Charles Fox (engineer)

From Wikipedia, the free encyclopedia

Sir Charles Fox (1810-1874) was a civil engineer in Derby, England, in the nineteenth century. His work focused on railways, railway stations and bridges.

[edit] Life and work

Born on 11 March 1810, he was the son of an eminent surgeon and initially trained to follow his father's career. He was ariticled to his brother's practice and prepared apparatus for the latter's lectures to the Mechanic's Institute.

This interest in mechanical devices led him to an interest in the new profession of railway engineering.

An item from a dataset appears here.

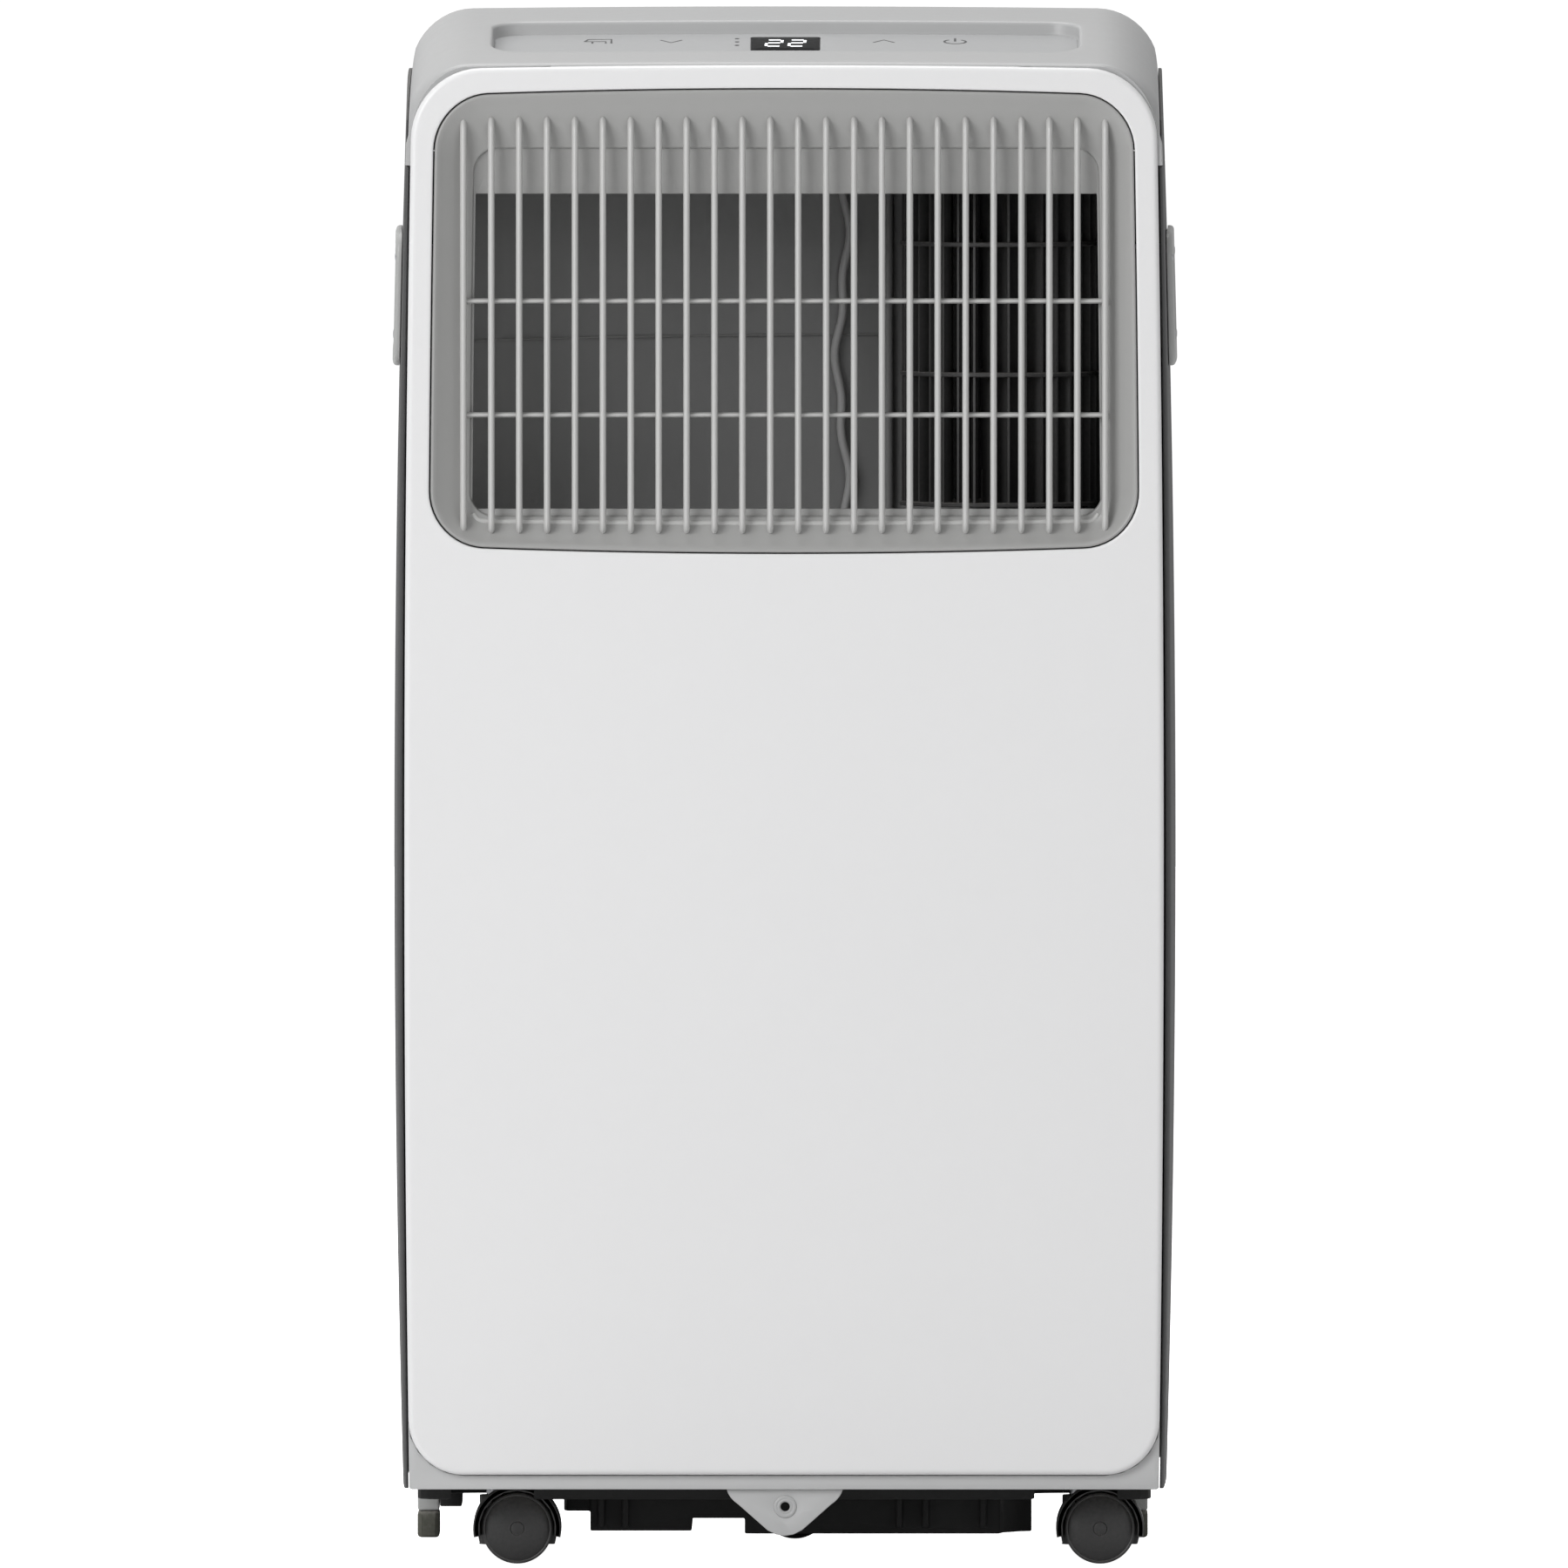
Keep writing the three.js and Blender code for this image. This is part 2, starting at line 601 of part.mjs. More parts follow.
function cordGland() {
  const stem = solid(lengthwise(CORD.r - 0.2, CORD.x, CORD.z, 158, 170, 20));
  const head = solid(lengthwise(CORD.r + 4, CORD.x, CORD.z, BACK_WALL_Y + GAP, REAR_Y, 20));
  return cut(joined(stem, head), solid(lengthwise(3.7, CORD.x, CORD.z, 150, 180, 16)));
}

const FOOT_HOLES = [[-95, -124], [-142, -42], [-48, -42]];

// Base pan: a ribbed black tray with a stepped sump below it and sockets for the castors.
function basePan() {
  const tray = cut(
    solid(slab(roundedPoints(-166, 166, -144, 158, 10, 20, 3), 30, 56)),
    solid(slab(roundedPoints(-163, 163, -141, 155, 7, 17, 3), 33, 70)));
  const sump = [
    block(-88, -42, -112, 96, 14.3, 31), block(-44, -16, -112, 96, 20, 31), block(-18, 112, -112, 96, 13, 31),
    block(-100, -86, -106, 96, 23, 31),
  ];
  const ribs = [-83, -72, 52, 64, 90].map((x) => block(x - 1.5, x + 1.5, -118, 96, 16, 31));
  const stub = block(-158, -148, 90, 140, 16, 31);
  const stands = FOOT_HOLES.map(([x, y]) => solid(upright(6, x, y, 31, 52, 10)));
  const studs = FOOT_HOLES.map(([x, y]) => solid(upright(2.6, x, y, 50, 72, 8)));
  const spots = Object.values(CASTORS);
  const footprint = block(-166, 166, -144, 158, 29, 41);
  const domes = spots.map(([x, y]) => solid(upright(37.5, x, y, 30, 40, 16)).intersect(footprint));
  const wells = spots.map(([x, y]) => solid(upright(35, x, y, 0, 37, 16)));
  const sockets = spots.map(([x, y]) => solid(upright(9, x, y, 37, 50, 12)));
  const bores = spots.map(([x, y]) => solid(upright(4.4, x, y, 20, 47.5, 10)));
  const body = joined(tray, ...sump, ...ribs, stub, ...domes);
  return cut(joined(cut(body, ...wells), ...sockets, ...stands, ...studs), ...bores);
}

// Castor: a hood with a web and stem boss between two wheels, on a steel stem that turns in the base pan.
function castorYoke(x, y) {
  const wheelX = x + TRAIL;
  const sweep = Math.PI + 0.4;
  const arc = (radius, k) => {
    const angle = -0.2 + sweep * (k / 10);
    return vector(radius * Math.cos(angle), radius * Math.sin(angle));
  };
  const rim = Array.from({ length: 11 }, (_, k) => arc(20, k));
  const inner = Array.from({ length: 11 }, (_, k) => arc(17.2, 10 - k));
  const hood = plate([...rim, ...inner], y - 13.6, y + 13.6);
  hood.translate(wheelX, 0, WHEEL_R);
  const web = cut(
    solid(lengthwise(18.5, wheelX, WHEEL_R, y - 2, y + 2, 16)),
    block(wheelX - 30, wheelX + 30, y - 5, y + 5, -10, 8.5));
  const boss = solid(upright(6.2, x, y, 8.5, 31, 12));
  const room = [y - 20, y + 6.6].map((low) => solid(lengthwise(17, wheelX, WHEEL_R, low, low + 13.4, 16)));
  const bore = solid(upright(3.3, x, y, 11, 40, 10));
  const axleHole = solid(lengthwise(2.6, wheelX, WHEEL_R, y - 8, y + 8, 10));
  const core = cut(joined(web, boss), ...room);
  return cut(joined(core, solid(hood)), bore, axleHole);
}

function castorStem(x, y) {
  return turnedUp([
    [0, 11.6], [3, 11.6], [3, 36.1], [5.5, 36.1], [5.5, 36.7], [4, 36.7], [4, 46], [0, 47],
  ], x, y, 10);
}

function castorWheels(x, y) {
  const wheelX = x + TRAIL;
  const profile = [[0, 7], [14.8, 7], [16, 8], [16, 10.8], [14.2, 12.2], [0, 13.2]];
  const disc = (sign) => {
    const points = profile.map(([r, off]) => vector(r, sign * off));
    const geometry = new THREE.LatheGeometry(sign > 0 ? points : points.reverse(), 20);
    geometry.translate(wheelX, y, WHEEL_R);
    return solid(geometry);
  };
  return joined(disc(1), disc(-1), solid(lengthwise(2.3, wheelX, WHEEL_R, y - 8, y + 8, 10)));
}

// Blower housing: floor, ceiling, the volute wall behind the wheel and the small cut-off wall beside it.
function voluteLine() {
  return new THREE.CatmullRomCurve3([
    new THREE.Vector3(-148, -145.6, 0), new THREE.Vector3(-132, -108, 0), new THREE.Vector3(-96, -70, 0),
    new THREE.Vector3(-40, -36, 0), new THREE.Vector3(20, -14, 0), new THREE.Vector3(72, -6, 0),
    new THREE.Vector3(112, -9, 0),
  ]).getPoints(14);
}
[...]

In 1831 he obtained employment with Messrs. Fawcett, Preston & Co., in Liverpool and he joined John Ericsson as a pupil and assistant. He was involved in the construction of "Novelty" and drove it in the Rainhill Trials.

He acquired a taste for locomotive driving, and was employed on the Liverpool and Manchester Railway, being present at its opening.

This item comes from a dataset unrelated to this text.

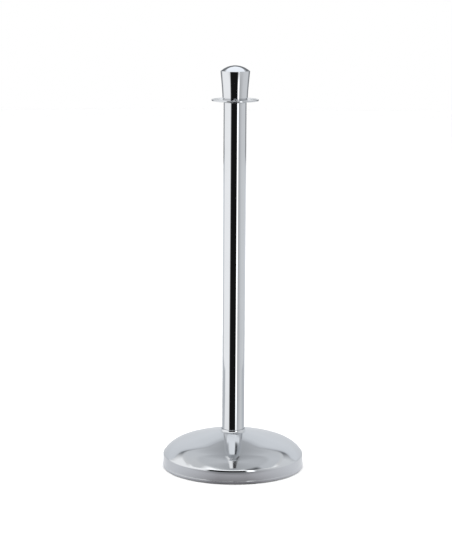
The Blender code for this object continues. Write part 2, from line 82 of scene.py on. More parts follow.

One of his earliest inventions, patented in 1832, was the railway switch, which superseded the sliding rail, used up to that time.

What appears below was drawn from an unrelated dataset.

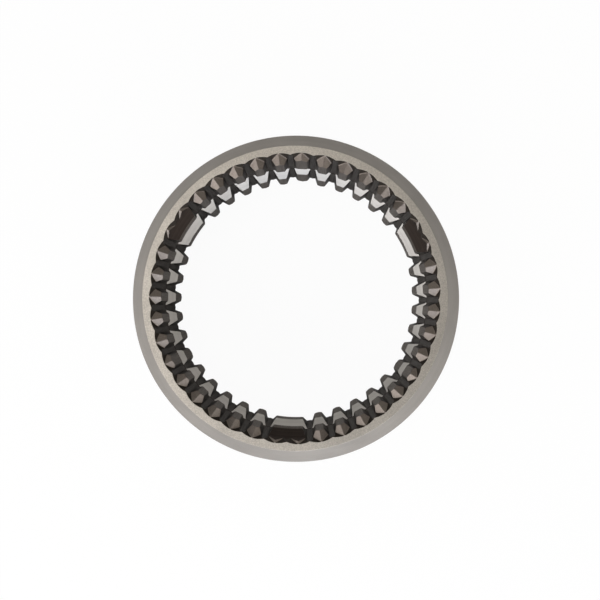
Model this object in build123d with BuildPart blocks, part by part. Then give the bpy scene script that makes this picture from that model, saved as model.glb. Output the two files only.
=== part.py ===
from build123d import *
import os
from math import cos, radians, sin, tan

# Synchronizer sleeve: one steel ring, turned, broached and milled.
# Z is the axis of the ring, and the origin is its centre, in the middle of the detent groove.
# A wide block is centred on -Y, and a short tooth on +Y. The two ends are alike.

# Spline teeth, on equal positions in three equal thirds
thirds = 3
positions_per_third = 13
root_radius = 40.1
tooth_height = 2.35
short_tooth_height = 1.4
space_bottom = 1.55
flank_slope = 24.0
tip_bevel = 0.2

# Turned outside: two bevelled flanges with the shift fork's groove between them
sleeve_width = 26.0
face_land = 1.92
bevel_rise = 5.8
rim_land = 0.7
fork_groove_width = 6.4
fork_floor_wall = 3.1
edge_break = 0.2

# Detent groove across the teeth, half way along the sleeve
detent_bite = 0.1
detent_floor_width = 2.7
detent_angle = 102.0

# Pointed tooth ends: a roof whose ridge falls towards the crest, milled into the end face as a scallop
ridge_slope = 18.0
roof_fall = 33.5
scallop_bite = 0.68
scallop_radius = 7.3

# Pocket in each end of a wide block, steep at the end face and easier below its knee
pocket_lip = 0.05
pocket_knee_drop = 0.65
pocket_knee_depth = 2.5
pocket_depth = 5.35

# Radii, heights and angles that follow from those above
crest_radius = root_radius - tooth_height
short_crest_radius = root_radius - short_tooth_height
detent_floor_radius = root_radius + detent_bite
scallop_reach = root_radius + scallop_bite
face_radius = scallop_reach + face_land
rim_radius = face_radius + bevel_rise
fork_floor_radius = root_radius + fork_floor_wall
half_width = sleeve_width / 2
pitch = 360 / (thirds * positions_per_third)
block_direction = -90
short_tooth_direction = block_direction + (positions_per_third // 2 + 0.5) * pitch
past = 1.0  # how far a cutter runs out of the metal
bore_radius = crest_radius - past


# Half the width of a tooth space, whose straight flanks open towards the axis
def half_space(radius):
    return space_bottom / 2 + (root_radius - radius) * tan(radians(flank_slope))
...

He then became an Assistant Manager on the London and Birmingham Railway and read a paper on skew arches to the Royal Institution. He was also a member of the Institution of Civil Engineers from 1838 until his death, and a founder member of the Institution of Mechanical Engineers from 1856 to 1871.

After five years, in 1836, he joined Joseph Bramah to form the company Bramah, Fox and Co., which, when Bramah retired, became Fox, Henderson and Co., of London, Smethwick, and Renfrew. In 1837 Herbert Spencer, whose father George Spencer had been Fox's tutor when young, joined him as an assistant engineer.

One of the company's first major commissions was designing the roof over Euston Station.

The company specialised in railway infrastructure, experimenting with components for suspension and girder bridges, with Fox reading a paper before the Royal Society in 1865. It also produced great numbers of railway wheels. Fox was also responsible for the introduction of railway turnouts (switches in American usage, points in the UK).

Fox and Henderson's expertise with structural ironwork led Joseph Paxton to invite them to build the Crystal Palace for the Great Exhibition of 1851. Due to its innovative modular design and construction techniques, it was ready in nine months For their work, Fox, Cubitt and Paxton were knighted. After the exhibition they were employed by the Crystal Palace Company to move it to Sydenham.

In 1857 he left the company to practise as a consultant with two of his sons, Charles and Francis. As such he engineered the approach to London Victoria with the widening of the bridge over the Thames. This included high-level lines at Battersea for the London and Brighton Railway, the London, Chatham and Dover Railway, and the London and South Western Railway.

He died at Blackheath on 14 June 1874, at the age of sixty-four.